Tolstoy

The Death of Ivan Ilich, 1886, Master and Man 1895

Both these short stories have the theme of death, one of Tolstoy’s preoccupations in the last half of his life. “The Death of Ivan Illich is a harrowing account of the agonising end of an ordinary man who has achieved worldly success as a judge, but when faced with the dreadful inevitability of death, reviews his past and comes to the realisation that what he had valued then is of no significance now, that summoned before the highest court his case is a hopeless one, and that all he can do is, by dying, to rid his family of an unwanted encumbrance. In reaching this conclusion he loses his fear of death” (p236, Tolstoy, A Critical Introduction, Christian). In Master and Man two men become hopelessly lost in a fierce blizzard. “Nikita wraps himself in his threadbare coat and fatalistically gives himself over to the will of God. The merchant, warmly dressed and still bent on outsmarting his competitors, mounts the unharnessed horse and pushes on alone.

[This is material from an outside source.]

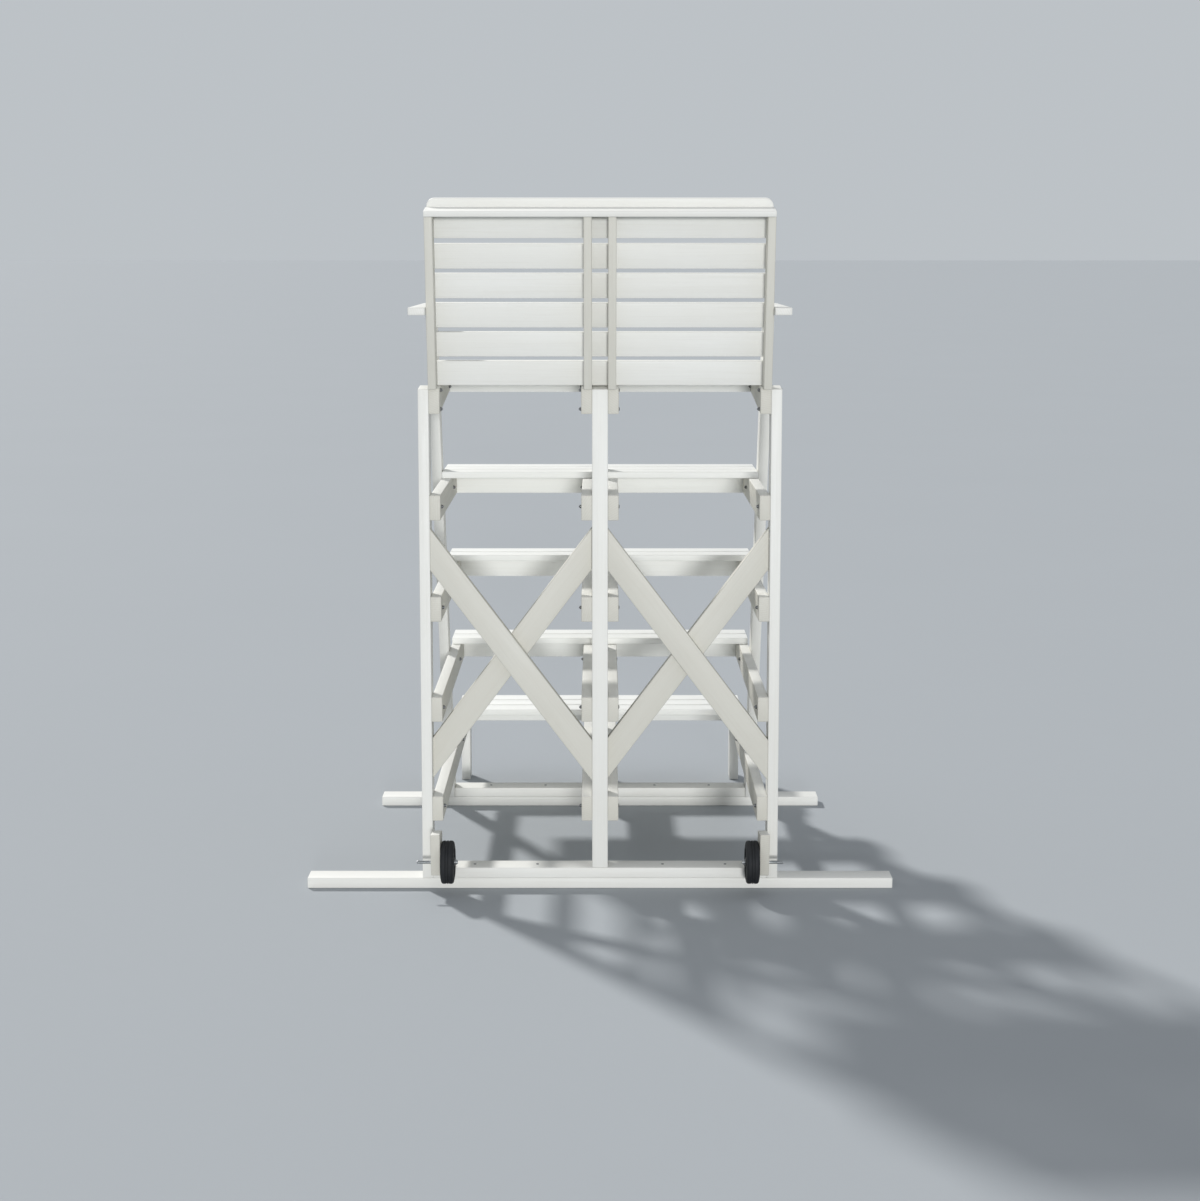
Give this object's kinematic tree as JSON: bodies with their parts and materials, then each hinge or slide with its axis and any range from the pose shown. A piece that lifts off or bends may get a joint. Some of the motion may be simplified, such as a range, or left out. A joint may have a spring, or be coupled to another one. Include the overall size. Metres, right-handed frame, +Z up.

But in the darkness and swirling snow he travels in a circle and returns to his sleigh. Slowly freezing, Nikita asks that the money owing him be given to his son and then begs his master’s forgiveness. He lies on his freezing worker, wraps the folds of his huge fur coat about them both, and as he feels warmth return to Nikita’s body he rejoices with his whole being over this discovery of the ecstasy of brotherly love” (p197, Tolstoy, Simmonds). Sophia hounds her husband until he says he will break his promise to publish it in the Northern Herald. It is a resounding success, helping to sell 15,000 copies of the Tolstoyan journal The Intermediary in just four days and 10,000 copies of Volume XIV of the Complete Works, the series handled by Sophia.